With a career spanning sixty years, the artist Donald De Lue is considered one of 20th century America’s greatest monumental sculptors in the Realist style. Born in 1897 in Boston, at the age of 12 he apprenticed with Boston sculptor Richard Recchia, and later studied with Bela Pratt at the Museum of Fine Arts, Boston, as well as Robert Baker. After World War I, De Lue spent five years in France, where he worked for several sculptors, including Alfredo Pena. It was under these sculptors’ influence that he learned to sculpt the human body accurately and from memory and began to break away from literal interpretations of his subjects.
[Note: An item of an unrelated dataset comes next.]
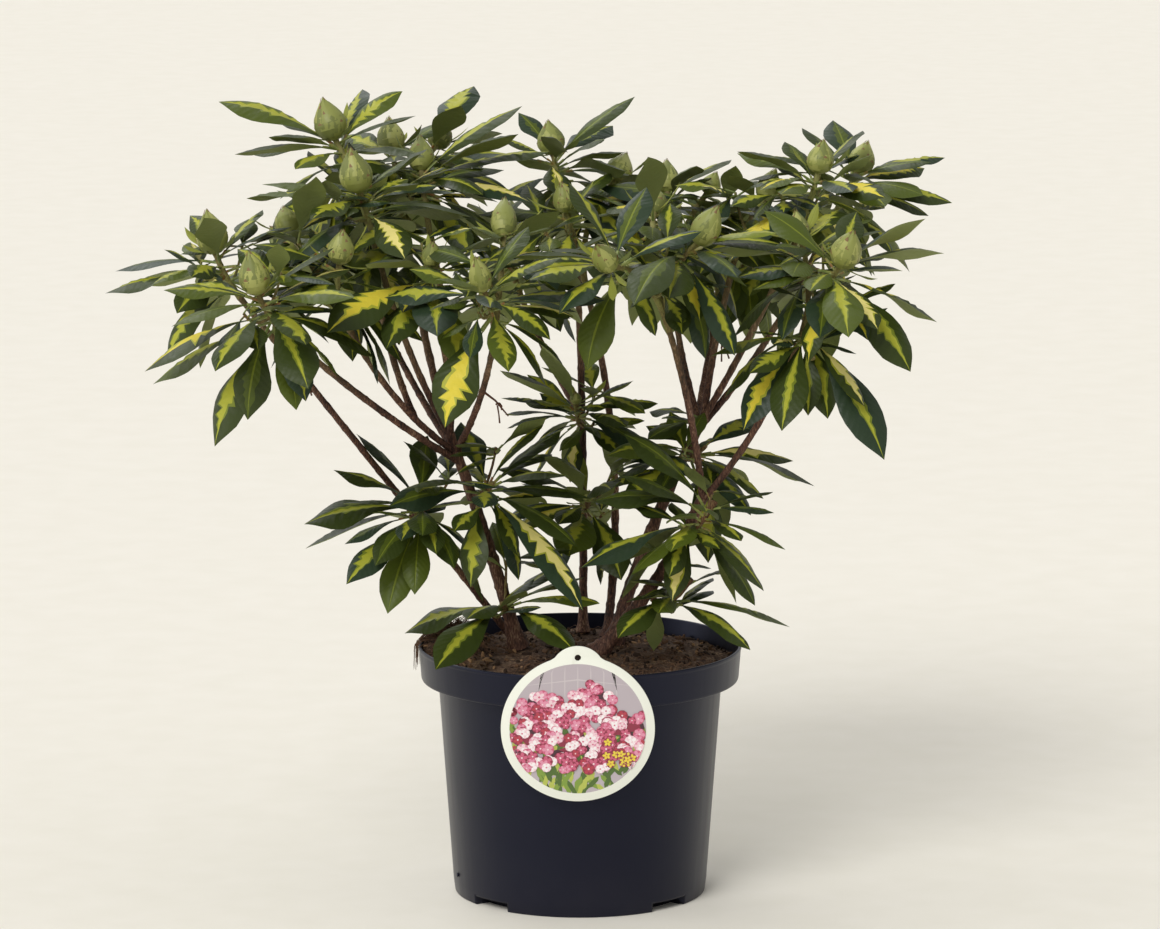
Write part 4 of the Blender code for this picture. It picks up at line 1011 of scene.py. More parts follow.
CROWN = {
    "foliage_far_left": dict(
        on="stem_left_thin",
        shoots=[
            shoot(
                (-253, -64, 469),
                bud=(32, 11),
                reaching=[
                    (-329, -70, 440),
                    (-293, -110, 449),
                    (-276, -118, 433),
                    (-273, -20, 488),
                    (-222, -20, 492),
                ],
            )
        ],
    ),
    "foliage_left_front": dict(
        on="bough_left_front",
        shoots=[
            shoot(
                (-219, -150, 453),
                leaves=8,
                bud=(32, 10.5),
                reaching=[
                    (-295, -165, 400),
                    (-292, -132, 386),
                    (-274, -200, 436),
                    (-244, -215, 408),
                    (-212, -225, 412),
                    (-249, -150, 346),
                    (-183, -215, 426),
                ],
            )
        ],
    ),
    "foliage_left_inner": dict(
        on="bough_left_inner",
        shoots=[
            shoot((-165, -98, 467), leaves=6, bud=(26, 9)),
            shoot((-203, -22, 476), leaves=5, bud=(26, 9)),
        ],
    ),
    "foliage_left_top": dict(
        on="bough_left_top",
        shoots=[
            shoot(
                (-175, 60, 534),
                bud=(32, 11.5),
                reaching=[
                    (-258, 72, 558),
                    (-219, 104, 550),
                    (-220, 24, 538),
                    (-157, 118, 562),
                    (-128, 74, 562),
                ],
            )
        ],
    ),
    "foliage_left_crest": dict(
        on="bough_left_crest",
        shoots=[
            shoot(
                (-154, -40, 509),
                leaves=8,
                bud=(33, 11.5),
                reaching=[
                    (-231, -60, 505),
                    (-184, -105, 496),
                    (-200, -98, 462),
                    (-120, -100, 468),
                ],
            )
        ],
    ),
    "foliage_left_rear": dict(
        on="bough_left_rear",
        shoots=[
            shoot((-136, 120, 518), leaves=5, bud=(28, 10)),
            shoot((-104, 150, 518), leaves=5, bud=(24, 9), reaching=[(-78, 206, 555)]),
        ],
    ),
    "foliage_left_upright": dict(
        on="bough_left_upright",
        shoots=[
            shoot(
                (-113, 58, 512),
                bud=(27, 9.5),
                reaching=[(-41, 62, 556), (-46, 18, 546), (-24, 44, 524), (-68, -2, 500)],
            )
        ],
    ),
    "foliage_left_near": dict(
        on="bough_left_near",
        shoots=[
            shoot(
                (-102, -92, 464),
                leaves=5,
                bud=(22, 7),
                reaching=[
                    (-172, -148, 424),
                    (-48, -142, 408),
                    (-50, -160, 452),
                    (-98, -172, 424),
                    (-132, -142, 412),
                ],
            )
        ],
    ),
    "foliage_centre_left": dict(
        on="bough_centre_left",
        shoots=[
            shoot(
                (-66, -150, 455),
                leaves=6,
                bud=(28, 7.5),
                reaching=[(-48, -192, 404), (-12, -165, 478), (-96, -200, 468), (-20, -180, 424)],
            ),
            shoot((-53, -58, 480), leaves=7, bud=(33, 9)),
        ],
    ),
    "foliage_middle_rear": dict(
        on="stem_middle_front",
        shoots=[
            shoot(
                (-20, 140, 514),
                leaves=6,
                bud=(26, 10),
                reaching=[(40, 152, 553), (-44, 172, 541), (-60, 120, 526), (18, 100, 528)],
            ),
            shoot((26, 172, 490), leaves=5, bud=(26, 10), reaching=[(66, 192, 503)]),
        ],
    ),
    "foliage_middle": dict(
        on="stem_middle_back",
        shoots=[shoot((-10, 46, 484), leaves=7, bud=(24, 8))],
    ),
    "foliage_centre_right": dict(
        on="bough_centre_right",
        shoots=[
            shoot(
                (20, -150, 470),
                leaves=6,
                bud=(31, 8.5),
                reaching=[(-32, -190, 470), (-14, -196, 444), (-52, -140, 476)],
            ),
            shoot((52, 6, 487), leaves=5, bud=(26, 9)),
            shoot(
                (82, -110, 482),
                leaves=5,
                bud=(33, 10),
                reaching=[(134, -130, 490), (60, -180, 452), (46, -205, 446), (106, -176, 466)],
            ),
        ],
    ),
    "foliage_right_front": dict(
        on="bough_right_front",
        shoots=[
            shoot(
                (180, -100, 465),
                leaves=5,
                bud=(32, 10.5),
                reaching=[
                    (245, -112, 426),
                    (208, -150, 428),
                    (190, -172, 418),
                    (164, -160, 420),
                    (238, -84, 494),
                    (252, -70, 468),
                    (118, -124, 450),
                ],
            ),
            shoot((153, -54, 477), leaves=5, bud=(22, 7)),
            shoot(
                (160, -92, 398),
                leaves=3,
                bud=None,
                reaching=[
                    (209, -122, 332),
                    (116, -122, 392),
                    (138, -134, 354),
                    (178, -112, 358),
                    (90, -84, 398),
                ],
            ),
        ],
    ),
    "foliage_right_inner": dict(
        on="bough_right_inner",
        shoots=[
            shoot((63, 110, 490), leaves=6, bud=(26, 9)),
            shoot((92, 84, 492), leaves=5, bud=(18, 7)),
        ],
    ),
    "foliage_right_upright": dict(
        on="bough_right_upright",
        shoots=[
            shoot(
                (132, 72, 489),
                leaves=6,
                bud=(26, 8.5),
                reaching=[(106, 30, 510), (84, 36, 494)],
            )
        ],
    ),
    "foliage_right_crest": dict(
        on="bough_right_crest",
        shoots=[
            shoot(
                (169, 28, 514),
                bud=(25, 9.5),
                reaching=[(111, 30, 527), (146, 66, 530), (126, -22, 506)],
            )
        ],
    ),
    "foliage_right_rear": dict(
        on="bough_right_rear",
        shoots=[
            shoot(
                (200, 92, 506),
                leaves=7,
                bud=(26, 9.5),
                reaching=[
                    (263, 104, 514),
                    (266, 66, 486),
                    (250, 132, 503),
                    (216, 22, 489),
                    (184, 150, 536),
                ],
            )
        ],
    ),
    "foliage_back_left": dict(
        on="bough_back_left",
        shoots=[
            shoot((-206, 104, 446), leaves=5),
            shoot((-142, 176, 452), leaves=6),
        ],
    ),
    "foliage_back_middle": dict(
        on="bough_back_middle",
        shoots=[shoot((-52, 206, 446), leaves=7)],
    ),
    "foliage_back_right": dict(
        on="bough_back_right",
        shoots=[
            shoot((72, 204, 440), leaves=5),
            shoot((144, 182, 446), leaves=6),
        ],
    ),
}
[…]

After he returned to the United States, the artist served from 1923-1938 as chief assistant to the portrait sculptor Bryant Baker in New York City. With Baker, he honed his skills and became known as a “sculptor’s sculptor” for his mastery of anatomy. By the late 1930's, De Lue had developed his mature style, and his own career began to flourish.
 
“His sculpture demonstrates artistic links to both Greco-Roman and late Renaissance sculptors,” writes Jonathan L. Fairbanks, Emeritus Curator of American Figurative Sculpture Catalogue, Museum of Fine
Arts, Boston. “He emulated the exuberant gestures and energetic composition such as those found at Pergamum. The mature Michelangelo especially inspired De Lue to compose his figures with mannerist proportions, emphasized with highly articulated musculature. However, by combining these older influences with the
ideas and techniques acquired during his stay in Europe… De Lue developed his own synthesis. As he admitted, 'Although my work is traditional, it is a tradition of my own’.”
 
De Lue’s use of classical mythology and the personification of spiritual ideas is represented in the present sculpture. Originally conceived in 1937, Sun God (Helios) draws heavily on Greek mythology. Like Apollo, Helios drove the sky daily in his four-horse chariot and was known as “untiring,” ”all-seeing,” and “he who makes mortals rejoice.” The artist created the bronze to present at a competition for sculpture on the new Federal Trade Commission Building in Washington, DC and it was likely his first publicly exhibited sculpture, for which he won as
runner-up. With his gold-rayed halo and powerfully raised arms, the figure exudes an intense cosmic strength. As Plato encouraged his followers to do, De Lue looked to the “spangled heavens” for patterns and inspiration to people his own personal pantheon of cosmic beings.
 
Several government commissions followed, the first of which were reliefs for the Philadelphia courthouse, completed in 1940. In the next almost fifty years, De Lue probably executed more monumental commissions than anyone else of his generation. Most notable are his works Spirit of American Youth Rising from the Waves and Rocket Thrower for the 1964 World's Fair in Flushing Meadows, New York. He was also an accomplished medalist and a member of the National Sculpture Society.